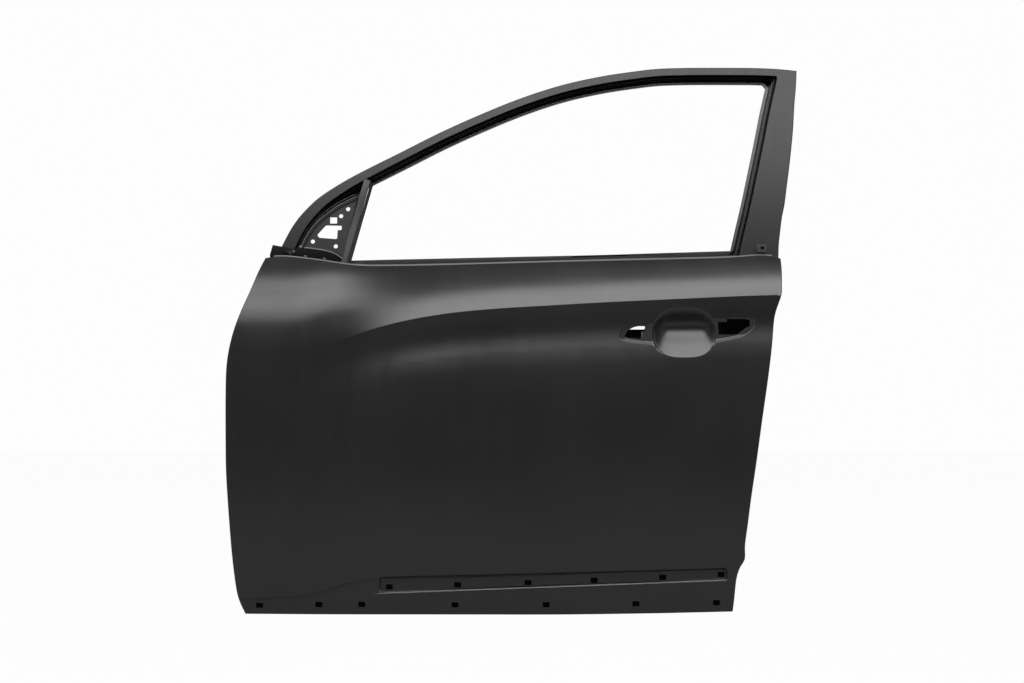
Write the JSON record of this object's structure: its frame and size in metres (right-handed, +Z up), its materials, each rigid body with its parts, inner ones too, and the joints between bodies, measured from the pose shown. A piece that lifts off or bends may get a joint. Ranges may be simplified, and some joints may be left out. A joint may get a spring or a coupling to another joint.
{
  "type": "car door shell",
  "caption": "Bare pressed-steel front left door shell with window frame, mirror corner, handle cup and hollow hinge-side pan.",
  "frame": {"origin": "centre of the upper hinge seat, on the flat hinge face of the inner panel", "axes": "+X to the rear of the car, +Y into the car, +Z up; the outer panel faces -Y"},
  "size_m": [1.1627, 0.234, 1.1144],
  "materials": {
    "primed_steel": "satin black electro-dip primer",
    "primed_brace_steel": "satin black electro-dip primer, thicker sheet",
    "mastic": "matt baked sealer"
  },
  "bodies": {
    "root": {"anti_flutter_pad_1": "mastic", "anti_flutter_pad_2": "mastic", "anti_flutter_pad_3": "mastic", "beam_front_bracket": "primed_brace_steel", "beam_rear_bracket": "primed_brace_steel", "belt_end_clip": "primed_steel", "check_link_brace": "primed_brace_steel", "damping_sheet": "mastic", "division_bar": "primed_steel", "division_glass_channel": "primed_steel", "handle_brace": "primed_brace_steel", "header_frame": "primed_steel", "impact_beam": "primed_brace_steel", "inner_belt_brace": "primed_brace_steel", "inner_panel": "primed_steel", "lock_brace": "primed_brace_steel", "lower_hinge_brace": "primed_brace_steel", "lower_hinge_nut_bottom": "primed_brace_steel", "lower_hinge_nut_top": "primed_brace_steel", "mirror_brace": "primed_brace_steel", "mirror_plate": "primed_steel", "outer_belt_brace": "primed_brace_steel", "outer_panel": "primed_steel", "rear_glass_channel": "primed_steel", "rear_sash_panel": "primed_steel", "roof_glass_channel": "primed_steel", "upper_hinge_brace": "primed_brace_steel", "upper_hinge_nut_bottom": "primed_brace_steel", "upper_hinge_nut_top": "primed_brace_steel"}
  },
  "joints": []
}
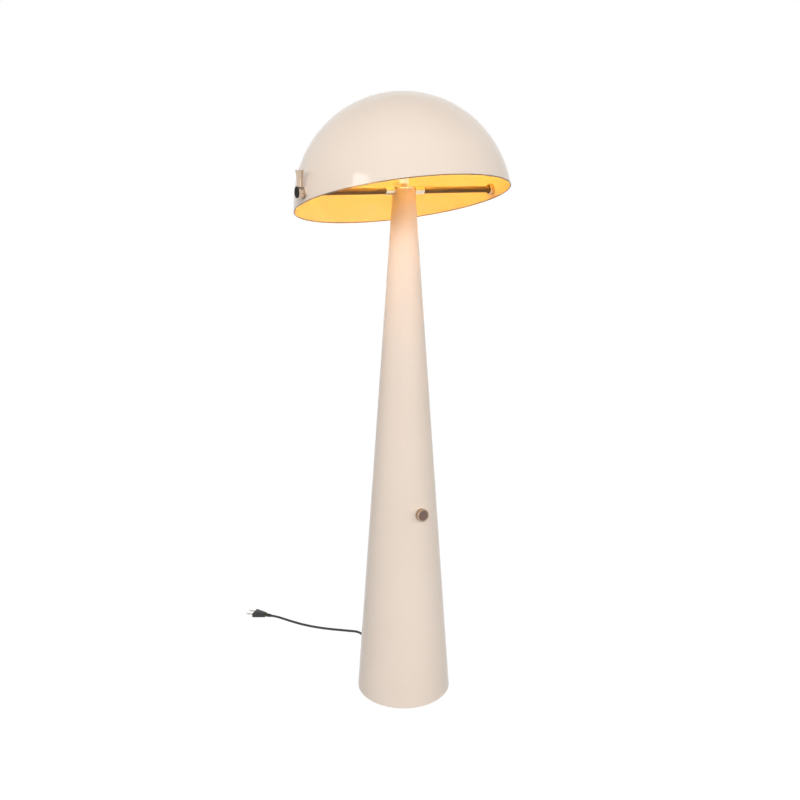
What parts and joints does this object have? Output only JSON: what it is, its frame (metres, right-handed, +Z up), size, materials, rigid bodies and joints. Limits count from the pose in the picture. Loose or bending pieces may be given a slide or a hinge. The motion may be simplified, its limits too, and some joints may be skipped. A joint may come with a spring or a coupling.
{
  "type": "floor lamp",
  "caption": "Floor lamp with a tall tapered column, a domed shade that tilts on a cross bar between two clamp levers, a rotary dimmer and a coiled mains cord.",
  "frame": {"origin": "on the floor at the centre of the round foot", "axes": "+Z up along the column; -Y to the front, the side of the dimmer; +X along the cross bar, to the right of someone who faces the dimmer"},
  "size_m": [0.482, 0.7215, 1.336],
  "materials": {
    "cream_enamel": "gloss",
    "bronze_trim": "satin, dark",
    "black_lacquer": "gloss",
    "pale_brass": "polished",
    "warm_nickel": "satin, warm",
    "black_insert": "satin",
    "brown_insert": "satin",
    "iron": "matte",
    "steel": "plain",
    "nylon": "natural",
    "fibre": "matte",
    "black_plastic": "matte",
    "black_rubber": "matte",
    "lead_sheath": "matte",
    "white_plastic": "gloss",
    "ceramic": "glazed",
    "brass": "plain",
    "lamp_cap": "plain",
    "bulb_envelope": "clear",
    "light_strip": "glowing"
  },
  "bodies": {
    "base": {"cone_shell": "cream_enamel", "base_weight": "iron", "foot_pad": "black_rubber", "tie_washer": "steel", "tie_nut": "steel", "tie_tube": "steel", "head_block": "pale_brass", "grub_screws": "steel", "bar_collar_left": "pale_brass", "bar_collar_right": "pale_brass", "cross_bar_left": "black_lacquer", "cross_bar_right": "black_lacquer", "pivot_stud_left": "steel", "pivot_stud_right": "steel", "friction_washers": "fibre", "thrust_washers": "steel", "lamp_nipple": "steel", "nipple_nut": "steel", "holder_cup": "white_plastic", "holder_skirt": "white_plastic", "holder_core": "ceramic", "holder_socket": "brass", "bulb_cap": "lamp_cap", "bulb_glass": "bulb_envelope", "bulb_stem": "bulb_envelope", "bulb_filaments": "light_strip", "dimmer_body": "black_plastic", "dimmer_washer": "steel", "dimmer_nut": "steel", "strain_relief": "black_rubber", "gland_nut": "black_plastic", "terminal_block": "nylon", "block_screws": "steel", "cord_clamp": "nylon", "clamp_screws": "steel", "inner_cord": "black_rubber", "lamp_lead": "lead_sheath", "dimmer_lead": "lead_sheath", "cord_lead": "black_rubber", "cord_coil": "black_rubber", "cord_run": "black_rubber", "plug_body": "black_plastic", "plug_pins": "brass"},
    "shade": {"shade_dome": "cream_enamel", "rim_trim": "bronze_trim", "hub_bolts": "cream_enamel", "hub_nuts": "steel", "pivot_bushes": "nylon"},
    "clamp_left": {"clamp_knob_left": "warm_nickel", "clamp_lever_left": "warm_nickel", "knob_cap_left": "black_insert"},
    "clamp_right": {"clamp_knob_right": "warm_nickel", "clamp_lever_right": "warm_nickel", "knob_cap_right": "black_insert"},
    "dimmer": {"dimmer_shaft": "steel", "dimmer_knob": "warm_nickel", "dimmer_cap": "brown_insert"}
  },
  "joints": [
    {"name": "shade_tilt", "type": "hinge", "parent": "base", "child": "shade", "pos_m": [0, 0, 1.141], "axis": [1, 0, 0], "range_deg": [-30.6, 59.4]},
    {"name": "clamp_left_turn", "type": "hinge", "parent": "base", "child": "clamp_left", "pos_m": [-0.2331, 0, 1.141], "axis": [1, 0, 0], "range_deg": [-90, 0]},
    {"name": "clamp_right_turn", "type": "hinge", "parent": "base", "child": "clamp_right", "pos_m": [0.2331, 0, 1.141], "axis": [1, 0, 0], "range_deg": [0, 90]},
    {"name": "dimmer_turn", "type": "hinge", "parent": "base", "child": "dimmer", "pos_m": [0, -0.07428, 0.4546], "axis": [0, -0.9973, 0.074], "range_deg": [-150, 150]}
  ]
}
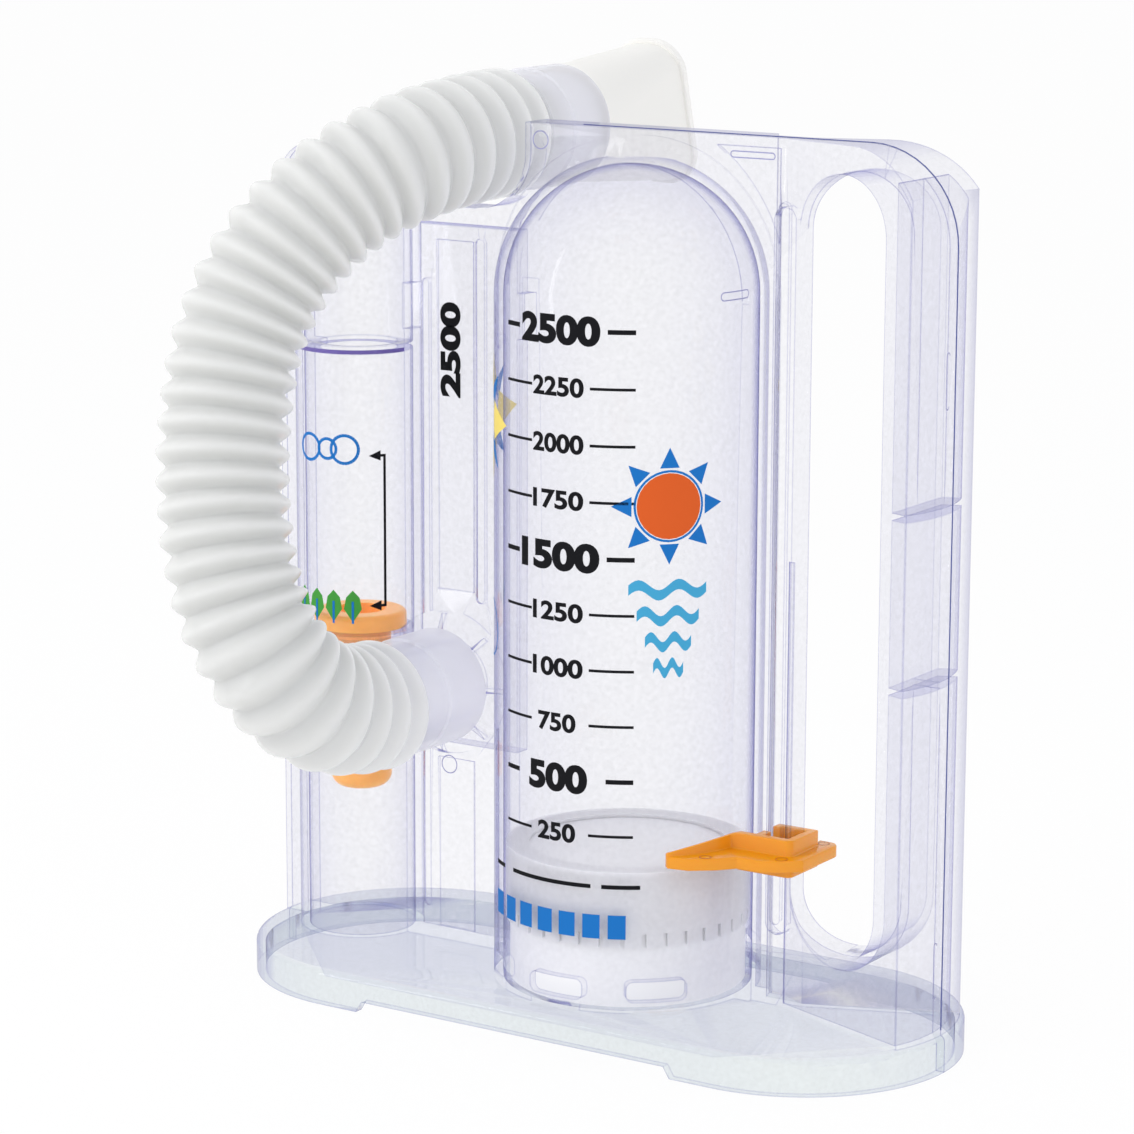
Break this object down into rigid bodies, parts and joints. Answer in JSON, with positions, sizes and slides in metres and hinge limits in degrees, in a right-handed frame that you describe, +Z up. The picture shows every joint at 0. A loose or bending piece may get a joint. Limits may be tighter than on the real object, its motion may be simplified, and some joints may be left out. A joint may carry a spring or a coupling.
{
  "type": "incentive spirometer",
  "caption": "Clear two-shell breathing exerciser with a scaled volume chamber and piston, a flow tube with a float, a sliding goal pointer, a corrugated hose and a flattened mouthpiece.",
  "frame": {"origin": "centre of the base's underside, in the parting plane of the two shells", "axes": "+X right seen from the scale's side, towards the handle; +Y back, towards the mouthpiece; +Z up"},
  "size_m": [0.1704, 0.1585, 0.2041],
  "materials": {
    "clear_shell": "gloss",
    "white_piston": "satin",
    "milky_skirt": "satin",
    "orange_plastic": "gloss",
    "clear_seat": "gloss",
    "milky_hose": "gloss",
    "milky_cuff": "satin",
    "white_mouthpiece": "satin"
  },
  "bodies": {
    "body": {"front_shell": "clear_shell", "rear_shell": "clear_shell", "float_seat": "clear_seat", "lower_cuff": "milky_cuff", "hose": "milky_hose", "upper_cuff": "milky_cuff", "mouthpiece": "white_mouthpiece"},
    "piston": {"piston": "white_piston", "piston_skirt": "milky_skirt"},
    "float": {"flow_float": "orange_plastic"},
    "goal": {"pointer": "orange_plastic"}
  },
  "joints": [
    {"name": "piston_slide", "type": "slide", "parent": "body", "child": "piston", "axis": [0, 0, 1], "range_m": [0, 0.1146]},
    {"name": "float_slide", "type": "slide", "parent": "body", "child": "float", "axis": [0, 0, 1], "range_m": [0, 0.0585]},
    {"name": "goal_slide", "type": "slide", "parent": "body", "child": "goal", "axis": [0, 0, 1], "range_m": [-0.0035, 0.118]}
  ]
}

····················

● PROMPT:
Every line of the data above should be reproduced word for word.

● EXERCISE RESULT:
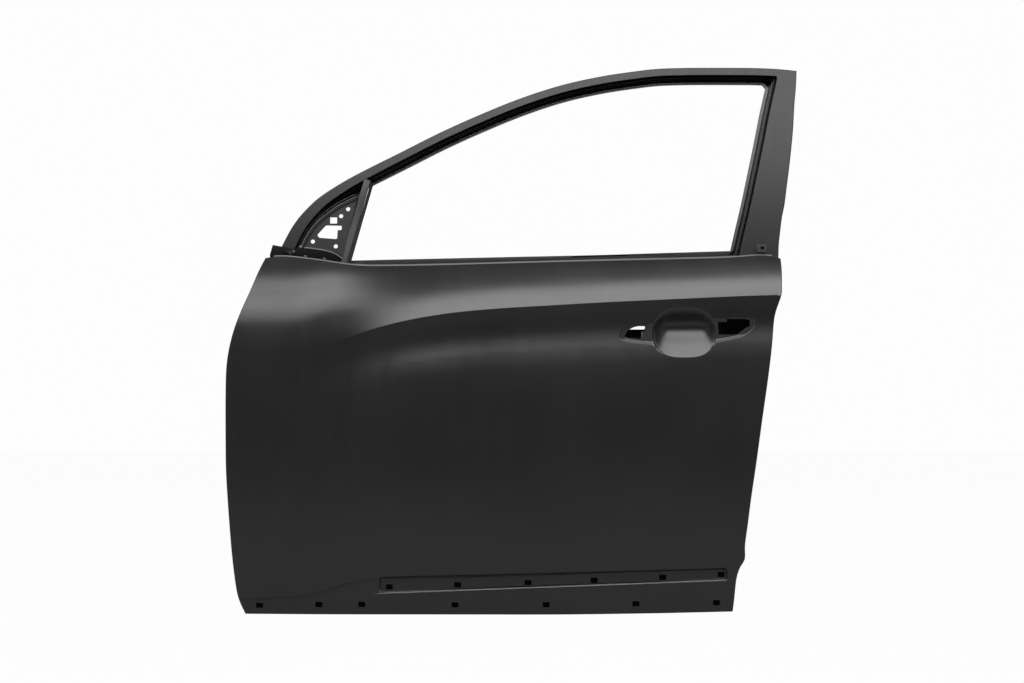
Write the JSON record of this object's structure: its frame and size in metres (right-handed, +Z up), its materials, each rigid body with its parts, inner ones too, and the joints between bodies, measured from the pose shown. A piece that lifts off or bends may get a joint. Ranges may be simplified, and some joints may be left out. A joint may get a spring or a coupling to another joint.
{
  "type": "car door shell",
  "caption": "Bare pressed-steel front left door shell with window frame, mirror corner, handle cup and hollow hinge-side pan.",
  "frame": {"origin": "centre of the upper hinge seat, on the flat hinge face of the inner panel", "axes": "+X to the rear of the car, +Y into the car, +Z up; the outer panel faces -Y"},
  "size_m": [1.1627, 0.234, 1.1144],
  "materials": {
    "primed_steel": "satin black electro-dip primer",
    "primed_brace_steel": "satin black electro-dip primer, thicker sheet",
    "mastic": "matt baked sealer"
  },
  "bodies": {
    "root": {"anti_flutter_pad_1": "mastic", "anti_flutter_pad_2": "mastic", "anti_flutter_pad_3": "mastic", "beam_front_bracket": "primed_brace_steel", "beam_rear_bracket": "primed_brace_steel", "belt_end_clip": "primed_steel", "check_link_brace": "primed_brace_steel", "damping_sheet": "mastic", "division_bar": "primed_steel", "division_glass_channel": "primed_steel", "handle_brace": "primed_brace_steel", "header_frame": "primed_steel", "impact_beam": "primed_brace_steel", "inner_belt_brace": "primed_brace_steel", "inner_panel": "primed_steel", "lock_brace": "primed_brace_steel", "lower_hinge_brace": "primed_brace_steel", "lower_hinge_nut_bottom": "primed_brace_steel", "lower_hinge_nut_top": "primed_brace_steel", "mirror_brace": "primed_brace_steel", "mirror_plate": "primed_steel", "outer_belt_brace": "primed_brace_steel", "outer_panel": "primed_steel", "rear_glass_channel": "primed_steel", "rear_sash_panel": "primed_steel", "roof_glass_channel": "primed_steel", "upper_hinge_brace": "primed_brace_steel", "upper_hinge_nut_bottom": "primed_brace_steel", "upper_hinge_nut_top": "primed_brace_steel"}
  },
  "joints": []
}
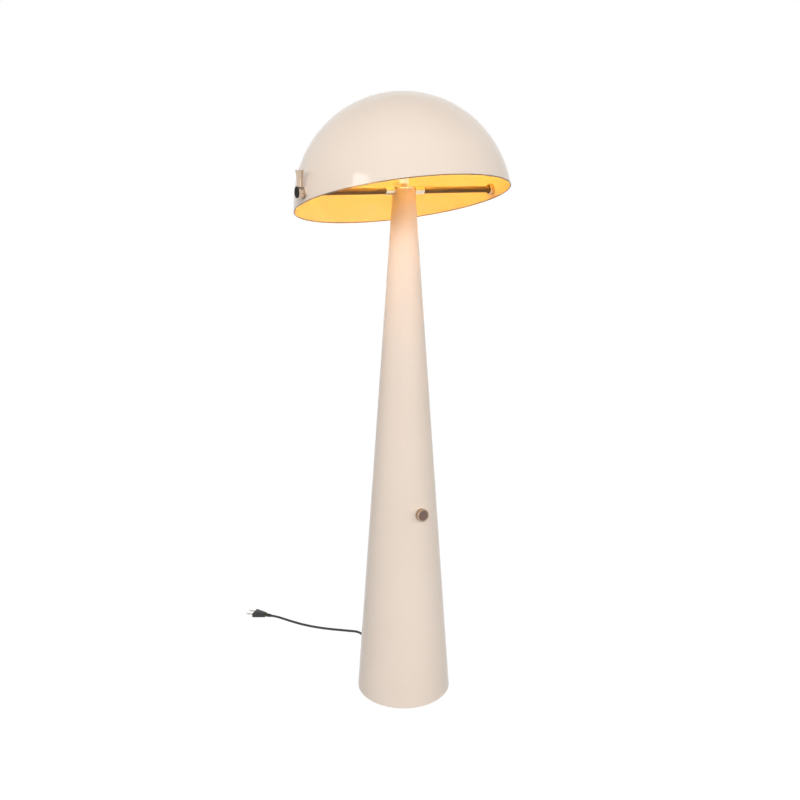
What parts and joints does this object have? Output only JSON: what it is, its frame (metres, right-handed, +Z up), size, materials, rigid bodies and joints. Limits count from the pose in the picture. Loose or bending pieces may be given a slide or a hinge. The motion may be simplified, its limits too, and some joints may be skipped. A joint may come with a spring or a coupling.
{
  "type": "floor lamp",
  "caption": "Floor lamp with a tall tapered column, a domed shade that tilts on a cross bar between two clamp levers, a rotary dimmer and a coiled mains cord.",
  "frame": {"origin": "on the floor at the centre of the round foot", "axes": "+Z up along the column; -Y to the front, the side of the dimmer; +X along the cross bar, to the right of someone who faces the dimmer"},
  "size_m": [0.482, 0.7215, 1.336],
  "materials": {
    "cream_enamel": "gloss",
    "bronze_trim": "satin, dark",
    "black_lacquer": "gloss",
    "pale_brass": "polished",
    "warm_nickel": "satin, warm",
    "black_insert": "satin",
    "brown_insert": "satin",
    "iron": "matte",
    "steel": "plain",
    "nylon": "natural",
    "fibre": "matte",
    "black_plastic": "matte",
    "black_rubber": "matte",
    "lead_sheath": "matte",
    "white_plastic": "gloss",
    "ceramic": "glazed",
    "brass": "plain",
    "lamp_cap": "plain",
    "bulb_envelope": "clear",
    "light_strip": "glowing"
  },
  "bodies": {
    "base": {"cone_shell": "cream_enamel", "base_weight": "iron", "foot_pad": "black_rubber", "tie_washer": "steel", "tie_nut": "steel", "tie_tube": "steel", "head_block": "pale_brass", "grub_screws": "steel", "bar_collar_left": "pale_brass", "bar_collar_right": "pale_brass", "cross_bar_left": "black_lacquer", "cross_bar_right": "black_lacquer", "pivot_stud_left": "steel", "pivot_stud_right": "steel", "friction_washers": "fibre", "thrust_washers": "steel", "lamp_nipple": "steel", "nipple_nut": "steel", "holder_cup": "white_plastic", "holder_skirt": "white_plastic", "holder_core": "ceramic", "holder_socket": "brass", "bulb_cap": "lamp_cap", "bulb_glass": "bulb_envelope", "bulb_stem": "bulb_envelope", "bulb_filaments": "light_strip", "dimmer_body": "black_plastic", "dimmer_washer": "steel", "dimmer_nut": "steel", "strain_relief": "black_rubber", "gland_nut": "black_plastic", "terminal_block": "nylon", "block_screws": "steel", "cord_clamp": "nylon", "clamp_screws": "steel", "inner_cord": "black_rubber", "lamp_lead": "lead_sheath", "dimmer_lead": "lead_sheath", "cord_lead": "black_rubber", "cord_coil": "black_rubber", "cord_run": "black_rubber", "plug_body": "black_plastic", "plug_pins": "brass"},
    "shade": {"shade_dome": "cream_enamel", "rim_trim": "bronze_trim", "hub_bolts": "cream_enamel", "hub_nuts": "steel", "pivot_bushes": "nylon"},
    "clamp_left": {"clamp_knob_left": "warm_nickel", "clamp_lever_left": "warm_nickel", "knob_cap_left": "black_insert"},
    "clamp_right": {"clamp_knob_right": "warm_nickel", "clamp_lever_right": "warm_nickel", "knob_cap_right": "black_insert"},
    "dimmer": {"dimmer_shaft": "steel", "dimmer_knob": "warm_nickel", "dimmer_cap": "brown_insert"}
  },
  "joints": [
    {"name": "shade_tilt", "type": "hinge", "parent": "base", "child": "shade", "pos_m": [0, 0, 1.141], "axis": [1, 0, 0], "range_deg": [-30.6, 59.4]},
    {"name": "clamp_left_turn", "type": "hinge", "parent": "base", "child": "clamp_left", "pos_m": [-0.2331, 0, 1.141], "axis": [1, 0, 0], "range_deg": [-90, 0]},
    {"name": "clamp_right_turn", "type": "hinge", "parent": "base", "child": "clamp_right", "pos_m": [0.2331, 0, 1.141], "axis": [1, 0, 0], "range_deg": [0, 90]},
    {"name": "dimmer_turn", "type": "hinge", "parent": "base", "child": "dimmer", "pos_m": [0, -0.07428, 0.4546], "axis": [0, -0.9973, 0.074], "range_deg": [-150, 150]}
  ]
}
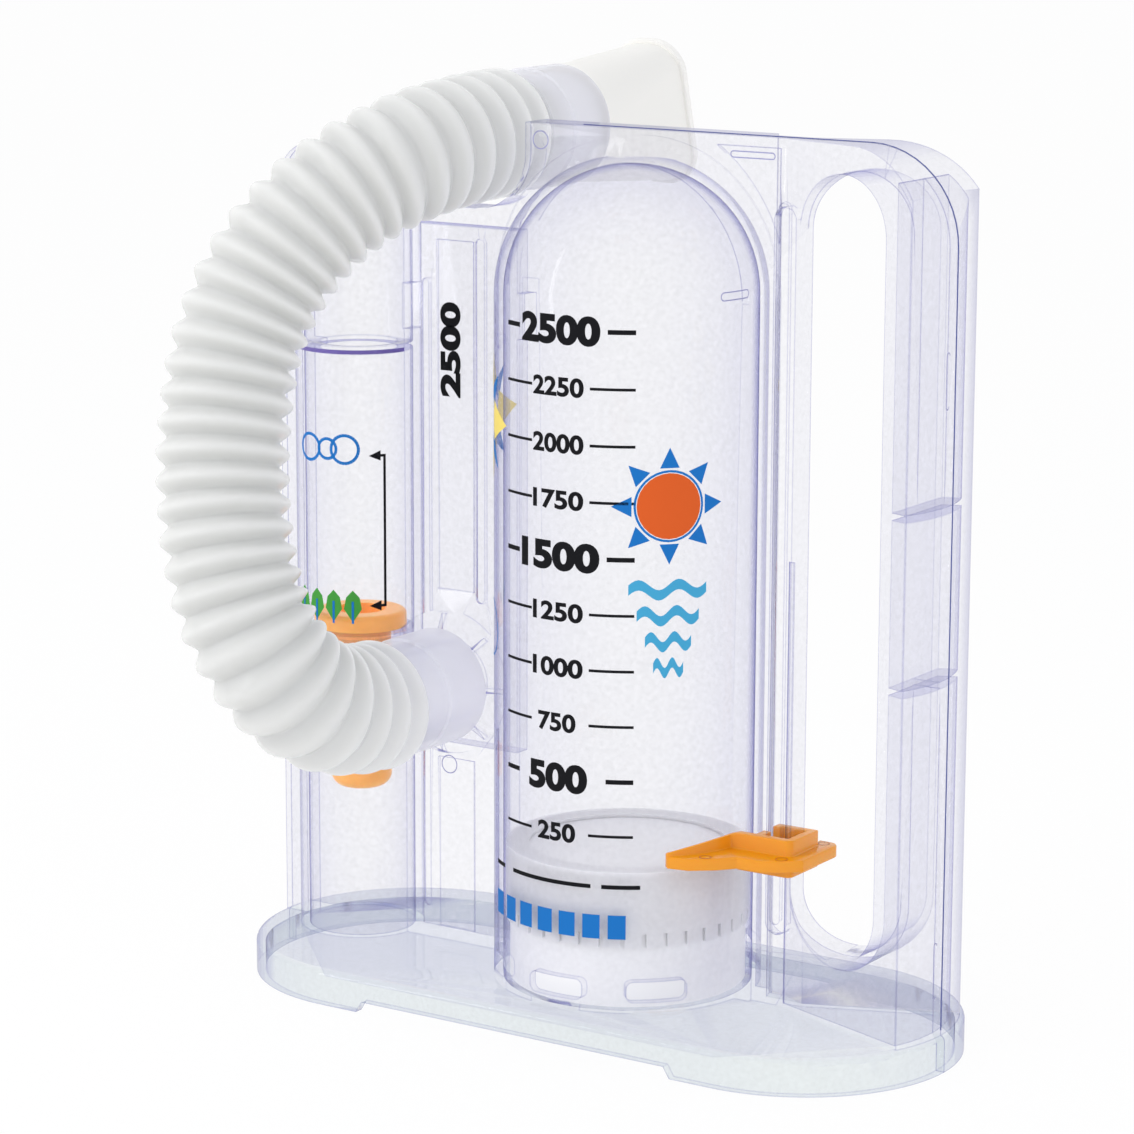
Break this object down into rigid bodies, parts and joints. Answer in JSON, with positions, sizes and slides in metres and hinge limits in degrees, in a right-handed frame that you describe, +Z up. The picture shows every joint at 0. A loose or bending piece may get a joint. Limits may be tighter than on the real object, its motion may be simplified, and some joints may be left out. A joint may carry a spring or a coupling.
{
  "type": "incentive spirometer",
  "caption": "Clear two-shell breathing exerciser with a scaled volume chamber and piston, a flow tube with a float, a sliding goal pointer, a corrugated hose and a flattened mouthpiece.",
  "frame": {"origin": "centre of the base's underside, in the parting plane of the two shells", "axes": "+X right seen from the scale's side, towards the handle; +Y back, towards the mouthpiece; +Z up"},
  "size_m": [0.1704, 0.1585, 0.2041],
  "materials": {
    "clear_shell": "gloss",
    "white_piston": "satin",
    "milky_skirt": "satin",
    "orange_plastic": "gloss",
    "clear_seat": "gloss",
    "milky_hose": "gloss",
    "milky_cuff": "satin",
    "white_mouthpiece": "satin"
  },
  "bodies": {
    "body": {"front_shell": "clear_shell", "rear_shell": "clear_shell", "float_seat": "clear_seat", "lower_cuff": "milky_cuff", "hose": "milky_hose", "upper_cuff": "milky_cuff", "mouthpiece": "white_mouthpiece"},
    "piston": {"piston": "white_piston", "piston_skirt": "milky_skirt"},
    "float": {"flow_float": "orange_plastic"},
    "goal": {"pointer": "orange_plastic"}
  },
  "joints": [
    {"name": "piston_slide", "type": "slide", "parent": "body", "child": "piston", "axis": [0, 0, 1], "range_m": [0, 0.1146]},
    {"name": "float_slide", "type": "slide", "parent": "body", "child": "float", "axis": [0, 0, 1], "range_m": [0, 0.0585]},
    {"name": "goal_slide", "type": "slide", "parent": "body", "child": "goal", "axis": [0, 0, 1], "range_m": [-0.0035, 0.118]}
  ]
}